Willis rejects any notion of wrongdoing regarding the alleged gifts, although she can’t credibly prove she didn’t receive them. What’s more, the alleged gifts amount to a comparative fortune when contrasted with the teachers’ tiny-to-nonexistent bonuses, which Willis used to paint them as part of a mafia-like conspiracy.
Of course, as rich as Willis’ hypocrisy is, it doesn’t follow that Trump and his gang should get away with far worse – which may well happen if they succeed at removing her as prosecutor. And the grounds for removing her are not as strong as salacious media reports indicate. For starters, any benefit Willis got from vacationing with Wade is incidental (yes, the same can be said for the teachers). And while Wade’s pay, $250 an hour, sounds high, it's in line with what other special counsels are paid. Meanwhile, Wade’s work speaks for itself: his team has secured four convictions, the case against Trump has proceeded apace (until now), and it’s hard to see these things happening if Wade wasn’t a capable leader, write legal eggheads Norm Eisen, Joyce Vance and Richard Painter.
For Willis, remaining on the Trump case is shaping up to be the political fight of her life.

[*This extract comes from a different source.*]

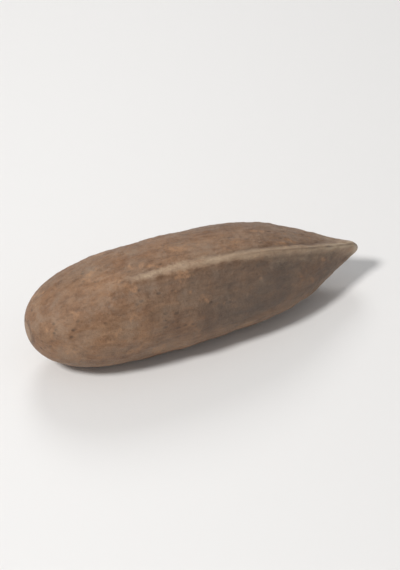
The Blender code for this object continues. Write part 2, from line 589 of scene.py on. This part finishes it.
def layer(tree, below, color, amount, mode="MIX"):
    node = addNode(tree, "ShaderNodeMix", data_type="RGBA", blend_type=mode)
    tree.links.new(below, node.inputs["A"])
    plug(tree, color if hasattr(color, "links") else (*color, 1), node.inputs["B"])
    plug(tree, amount, node.inputs["Factor"])
    return node.outputs["Result"]


def markOf(tree, name):
    return addNode(tree, "ShaderNodeAttribute", attribute_name=name).outputs["Fac"]


def markTimes(tree, name, amount):
    return combine(tree, "MULTIPLY", markOf(tree, name), amount)


def makeFields(tree):
    place = addNode(tree, "ShaderNodeTexCoord").outputs["Object"]
    grounds = shellFinish["ground"].items()
    points = {name: scaledPoint(tree, place, **settings) for name, settings in grounds}
    fields = {}
    for name, (ground, settings) in shellFinish["noise"].items():
        fields[name] = noiseField(tree, points[ground], **settings)
    fields["flecks"] = cellField(tree, points["drawnOut"], shellFinish["fleckScale"])
    return fields


# The wood, and the skin that covers most of it.
def woodAndSkin(tree, fields):
    finish = shellFinish
    wood = ramp(tree, fields["broad"], finish["woodLevels"], (finish["woodBrown"], finish["woodTan"]))
    skin = ramp(tree, fields["patchy"], finish["skinLevels"], (finish["skinBrown"], finish["skinGrey"]))
    cover = remap(tree, fields["thin"], finish["coverLevels"], finish["coverShare"])
    return layer(tree, wood, skin, cover)


# Mottling, grain, faint lengthwise fibres, the warmer round end and dark flecks in groups.
def mottling(tree, fields, color):
    finish = shellFinish
    dark = remap(tree, fields["mottle"], finish["darkMottleLevels"], finish["darkMottleShare"])
    color = layer(tree, color, finish["darkMottle"], dark, "MULTIPLY")
    pale = remap(tree, fields["mottle"], finish["paleMottleLevels"], finish["paleMottleShare"])
    color = layer(tree, color, finish["paleMottle"], pale, "ADD")
    dark = remap(tree, fields["grain"], finish["grainLevels"], finish["grainShare"])
    color = layer(tree, color, finish["darkMottle"], dark, "MULTIPLY")
    dark = remap(tree, fields["fibres"], finish["fibreLevels"], finish["fibreShare"])
    color = layer(tree, color, finish["darkMottle"], dark, "MULTIPLY")
    warmth = remap(tree, markOf(tree, "along"), finish["warmthLevels"])
    color = layer(tree, color, finish["roundEndWarmth"], warmth, "MULTIPLY")
    flecks = remap(tree, fields["flecks"], finish["fleckLevels"])
    groups = remap(tree, fields["fleckGroups"], finish["fleckGroupLevels"])
    flecks = combine(tree, "MULTIPLY", flecks, groups)
    flecks = combine(tree, "MULTIPLY", flecks, finish["fleckShare"])
    return layer(tree, color, finish["fleck"], flecks)


# Dust is thickest in the hollows.
def dustiness(tree, fields):
    finish = shellFinish
    overall = remap(tree, fields["dust"], finish["dustLevels"], finish["dustShare"])
    inHollows = remap(tree, markOf(tree, "hollow"), finish["hollowLevels"], finish["hollowShare"])
    return combine(tree, "ADD", overall, inHollows)


# Painted shade on the lower face, and a painted highlight along the near seam and the back, with the
# paler tip.
def lowerShadeHighlightAndPaleTip(tree, fields, color):
    finish = shellFinish
    lowerShade = remap(tree, fields["thin"], finish["lowerShadeLevels"], finish["lowerShadeShare"])
    color = layer(tree, color, finish["lowerFaceShade"], markTimes(tree, "lowerShade", lowerShade))
    ragged = remap(tree, fields["mottle"], finish["middleLevels"], finish["raggedness"])
    highlightAndPaleTip = combine(tree, "ADD", markOf(tree, "highlightAndPaleTip"), ragged)
    highlightAndPaleTip = remap(tree, highlightAndPaleTip, finish["highlightAndPaleTipEdge"])
    thinner = remap(tree, fields["thin"], finish["highlightAndPaleTipLevels"], finish["highlightAndPaleTipShare"])
    highlightAndPaleTip = combine(tree, "MULTIPLY", highlightAndPaleTip, thinner)
    grainy = remap(tree, fields["grain"], finish["middleLevels"], finish["highlightAndPaleTipGrain"])
    return layer(tree, color, finish["highlightAndPaleTip"], combine(tree, "MULTIPLY", highlightAndPaleTip, grainy))


# Rubbed patches, pits, and the scar at the round end with its dark rim.
def patchesAndScar(tree, fields, color):
    finish = shellFinish
    rubbed = remap(tree, fields["grain"], finish["rubbedLevels"], finish["rubbedShare"])
    color = layer(tree, color, finish["rubbed"], markTimes(tree, "scuff", rubbed))
    color = layer(tree, color, finish["fleck"], markTimes(tree, "pit", finish["pitShare"]))
    ragged = remap(tree, fields["mottle"], finish["middleLevels"], finish["scarRaggedness"])
    away = combine(tree, "ADD", markOf(tree, "fromRoundEnd"), ragged)
    scar = remap(tree, away, finish["scarLevels"], finish["scarShare"])
    color = layer(tree, color, finish["scar"], scar)
    inner = remap(tree, away, finish["scarRimWidens"])
    outer = remap(tree, away, finish["scarRimFades"], finish["scarRimShare"])
    return layer(tree, color, finish["fleck"], combine(tree, "MULTIPLY", inner, outer))


# The seams, the pale edge of the tip, the line where the halves meet and the pore.
def seamsAndTip(tree, fields, color):
    finish = shellFinish
    # Painted shade: the groove beside each seam is darkened.
    color = layer(tree, color, finish["groove"], markTimes(tree, "groove", finish["grooveShadeShare"]))
    # The seam crest is painted lighter, both as wear and as a painted highlight on the ridge.
    color = layer(tree, color, finish["crest"], markTimes(tree, "crest", finish["crestWearAndHighlightShare"]))
    ragged = remap(tree, fields["mottle"], finish["middleLevels"], finish["raggedness"])
    cream = combine(tree, "ADD", markOf(tree, "pale"), ragged)
    cream = remap(tree, cream, finish["creamLevels"], finish["creamShare"])
    color = layer(tree, color, finish["cream"], cream)
    color = layer(tree, color, finish["split"], markTimes(tree, "split", finish["splitShare"]))
    pore = remap(tree, markOf(tree, "fromTip"), finish["poreLevels"], finish["poreShare"])
    return layer(tree, color, finish["pore"], pore)


def bumpFrom(tree, fields):
    height = None
    for name, share in shellFinish["bumpOf"].items():
        part = combine(tree, "MULTIPLY", fields[name], share)
        height = combine(tree, "ADD", height, part) if height else part
    bump = addNode(tree, "ShaderNodeBump")
    bump.inputs["Strength"].default_value = shellFinish["bumpStrength"]
    bump.inputs["Distance"].default_value = shellFinish["bumpHeight"]
    tree.links.new(height, bump.inputs["Height"])
    return bump.outputs["Normal"]


def makeShellFinish():
    finish = shellFinish
    material = bpy.data.materials.new("brownWoodyShell")
    material.use_nodes = True
    tree = material.node_tree
    surface = tree.nodes["Principled BSDF"]
    fields = makeFields(tree)
    dusty = dustiness(tree, fields)
    color = mottling(tree, fields, woodAndSkin(tree, fields))
    color = layer(tree, color, finish["dust"], dusty)
    color = lowerShadeHighlightAndPaleTip(tree, fields, color)
    color = patchesAndScar(tree, fields, color)
    color = seamsAndTip(tree, fields, color)
    tree.links.new(color, surface.inputs["Base Color"])
    rough = remap(tree, fields["grain"], finish["middleLevels"], finish["roughness"])
    roughDust = combine(tree, "MULTIPLY", dusty, finish["roughnessOfDust"])
    tree.links.new(combine(tree, "ADD", rough, roughDust), surface.inputs["Roughness"])
    surface.inputs["Specular IOR Level"].default_value = finish["specular"]
    tree.links.new(bumpFrom(tree, fields), surface.inputs["Normal"])
    return material


nutShell = makeShell()
nutShell.data.materials.append(makeShellFinish())
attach(nutShell, "root")
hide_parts("pine_nut")
print("shell made,", len(nutShell.data.polygons), "faces")


# A pale floor, whose edge turns up into a low round wall far from the nut.
floorLook = {
    "flatRadius": 0.14,
    "turnRadius": 0.44,
    "wallHeight": 0.50,
    "turnSteps": 24,
    "sides": 96,
    "mergeWithin": 0.01 * mm,
    "color": (0.79, 0.785, 0.78),
    "roughness": 0.45,
    "specular": 0.30,
}


def makeFloor():
    look = floorLook
    ground = bmesh.new()
    chain = [ground.verts.new((0, 0, 0)), ground.verts.new((look["flatRadius"], 0, 0))]
    for step in range(1, look["turnSteps"] + 1):
        turn = math.radians(90) * step / look["turnSteps"]
        out = look["flatRadius"] + look["turnRadius"] * math.sin(turn)
        up = look["turnRadius"] * (1 - math.cos(turn))
        chain.append(ground.verts.new((out, 0, up)))
    chain.append(ground.verts.new((look["flatRadius"] + look["turnRadius"], 0, look["wallHeight"])))
    edges = [ground.edges.new(pair) for pair in zip(chain, chain[1:])]
    bmesh.ops.spin(
        ground, geom=chain + edges, cent=(0, 0, 0), axis=(0, 0, 1),
        angle=math.radians(360), steps=look["sides"], use_merge=True,
    )
    bmesh.ops.remove_doubles(ground, verts=ground.verts, dist=look["mergeWithin"])
    bmesh.ops.recalc_face_normals(ground, faces=ground.faces)
    mesh = bpy.data.meshes.new("floor")
    ground.to_mesh(mesh)
    ground.free()
    mesh.shade_smooth()
    floor = bpy.data.objects.new("floor", mesh)
    bpy.context.scene.collection.objects.link(floor)
    material = bpy.data.materials.new("palePaint")
    material.use_nodes = True
    surface = material.node_tree.nodes["Principled BSDF"]
    surface.inputs["Base Color"].default_value = (*look["color"], 1)
    surface.inputs["Roughness"].default_value = look["roughness"]
    surface.inputs["Specular IOR Level"].default_value = look["specular"]
    mesh.materials.append(material)
    return floor


makeFloor()
print("floor made")


# Angles are in degrees: turn is 0 in front of the nut and grows towards +X, and
# rise is above the floor. The lens is a long one, so the nut isn't drawn out.
view = {
    "turn": -24,
    "rise": 40,
    "distance": 98 * mm,
    "lens": 110,
    "aim": (0.0, 0.0, 2.9 * mm),
    "clipStart": 1 * mm,
    "clipEnd": 10,
}
lights = {
    "key": {
        "turn": -72, "rise": 50, "distance": 0.30,
        "size": 0.06, "power": 0.71, "color": (1.0, 0.985, 0.965),
    },
    "fill": {
        "turn": 50, "rise": 30, "distance": 0.30,
        "size": 0.20, "power": 0.03, "color": (0.97, 0.98, 1.0),
    },
    "rim": {
        "turn": 165, "rise": 42, "distance": 0.28,
        "size": 0.12, "power": 0.17, "color": (1.0, 1.0, 1.0),
    },
}
worldLight = {"color": (0.985, 0.99, 1.0), "strength": 0.35}


# Puts a camera or lamp where its settings say, facing what the camera aims at.
def placeAround(thing, settings):
    turn = math.radians(settings["turn"])
    rise = math.radians(settings["rise"])
    away = Vector((math.sin(turn) * math.cos(rise), -math.cos(turn) * math.cos(rise), math.sin(rise)))
    thing.location = Vector(view["aim"]) + away * settings["distance"]
    thing.rotation_euler = away.to_track_quat("Z", "Y").to_euler()
    bpy.context.scene.collection.objects.link(thing)


def makeCamera():
    data = bpy.data.cameras.new("camera")
    data.lens = view["lens"]
    data.clip_start = view["clipStart"]
    data.clip_end = view["clipEnd"]
    camera = bpy.data.objects.new("camera", data)
    placeAround(camera, view)
    bpy.context.scene.camera = camera


def makeLights():
    for name, light in lights.items():
        data = bpy.data.lights.new(name, "AREA")
        data.shape = "DISK"
        data.size = light["size"]
        data.energy = light["power"]
        data.color = light["color"]
        placeAround(bpy.data.objects.new(name, data), light)
    world = bpy.data.worlds.new("paleRoom")
    world.use_nodes = True
    background = world.node_tree.nodes["Background"]
    background.inputs["Color"].default_value = (*worldLight["color"], 1)
    background.inputs["Strength"].default_value = worldLight["strength"]
    bpy.context.scene.world = world


makeCamera()
makeLights()
bpy.context.scene.view_settings.view_transform = "Standard"
print("camera and lights placed")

As she asks for understanding, saying nobody is perfect, maybe she can show a little grace as well. Jail sentences still hang over the head of six Atlanta educators (including Shani Robinson, who may well be innocent). As the educators continue to appeal their convictions while out on bond, Willis can end this years-long nightmare for them at any time. Maybe grace can be a two-way street.